Additionally, the court found irrelevant the insureds’ notion that the exclusion did not apply because they did not originate the contamination. The exclusion precludes coverage for liability resulting from the “dispersal,” “migration,” or “release” of contaminants, “and is not limited to the creation or the first distribution of the pollutant.” In this case, the contamination was confined to the groundwater drawn by the well. However, by distributing the water to the residents, the village caused the PCE to migrate throughout the village, resulting in personal injury and contamination. Accordingly, the court held that the coverage was precluded by the pollution exclusion, affirming the district court’s grant of summary judgment.
Practice Note
The law in Illinois still does not provide a clear rule as to the application of the pollution exclusion. See e.g., Connecticut Specialty Ins. Co. v. Loop Paper Recycling, Inc., 356 Ill. App. 3d 67, 82 (1st Dist. 2005) (finding a “we-know-it-when-we-see-it” standard is still not helpful).
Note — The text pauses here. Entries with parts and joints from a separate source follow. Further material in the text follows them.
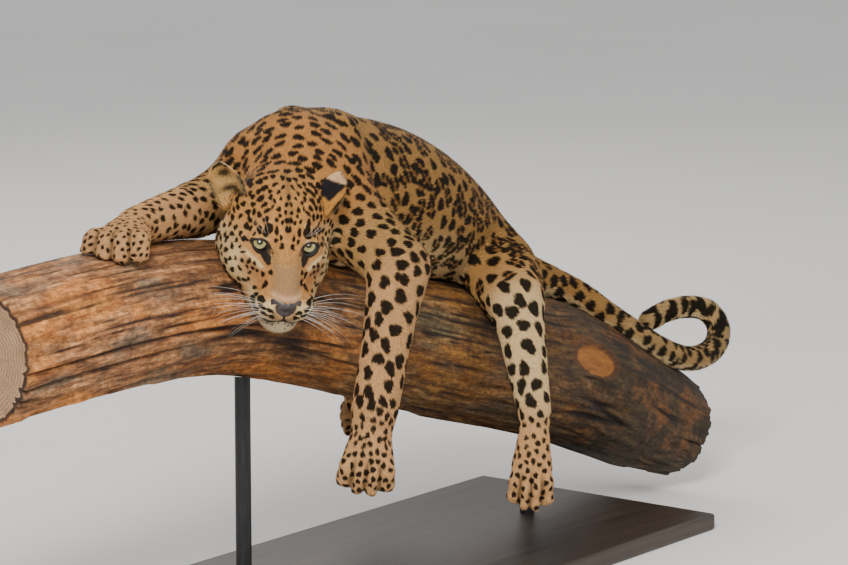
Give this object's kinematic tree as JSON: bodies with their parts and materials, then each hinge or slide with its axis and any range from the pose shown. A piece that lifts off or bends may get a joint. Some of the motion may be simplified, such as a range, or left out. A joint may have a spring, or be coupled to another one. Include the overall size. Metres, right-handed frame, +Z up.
{
  "type": "leopard",
  "caption": "Life-size still model of a leopard lying along a cut branch with its near legs hanging, its head turned to the side and its tail curled, on a display stand.",
  "frame": {"origin": "centre of the stand base's underside", "axes": "+Z up; the branch runs along X, the animal's head end is towards -X and its left side towards -Y"},
  "size_m": [2.0416, 0.5984, 0.837],
  "materials": {
    "coat": "short spotted fur",
    "eye": "clear glossy",
    "branch_wood": "weathered, barkless",
    "stand_metal": "matte black",
    "stand_wood": "dark satin",
    "nose": "fine grained, slightly moist",
    "whisker": "translucent hair",
    "claw": "horn"
  },
  "bodies": {
    "root": {"head": "coat", "neck": "coat", "torso": "coat", "ear_left": "coat", "ear_right": "coat", "eye_left": "eye", "eye_right": "eye", "foreleg_left_upper": "coat", "foreleg_left_forearm": "coat", "foreleg_left_paw": "coat", "foreleg_right_upper": "coat", "foreleg_right_forearm": "coat", "foreleg_right_paw": "coat", "hindleg_left_thigh": "coat", "hindleg_left_shank": "coat", "hindleg_left_foot": "coat", "hindleg_right_thigh": "coat", "hindleg_right_shank": "coat", "hindleg_right_foot": "coat", "tail_root": "coat", "tail_middle": "coat", "tail_tip": "coat", "branch": "branch_wood", "stand_base": "stand_wood", "stand_rod_front": "stand_metal", "stand_rod_rear": "stand_metal"}
  },
  "joints": []
}
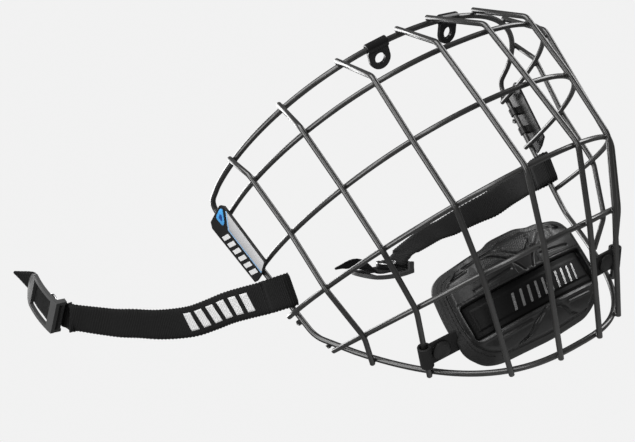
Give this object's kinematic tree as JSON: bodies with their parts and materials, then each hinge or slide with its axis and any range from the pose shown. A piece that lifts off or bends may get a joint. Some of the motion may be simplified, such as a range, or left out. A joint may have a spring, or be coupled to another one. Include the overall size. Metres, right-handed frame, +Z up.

In sum, the test created by the Illinois Supreme Court in Koloms (“traditional environmental pollution”) remains unclarified and, if anything, the Seventh Circuit has made this issue even less clear, by tendering its more “perspicuous formula”—“pollution harms as ordinarily understood.” Courts and litigants will therefore continue to struggle with application of the Koloms test and may also need to address the new formulation by the Seventh Circuit.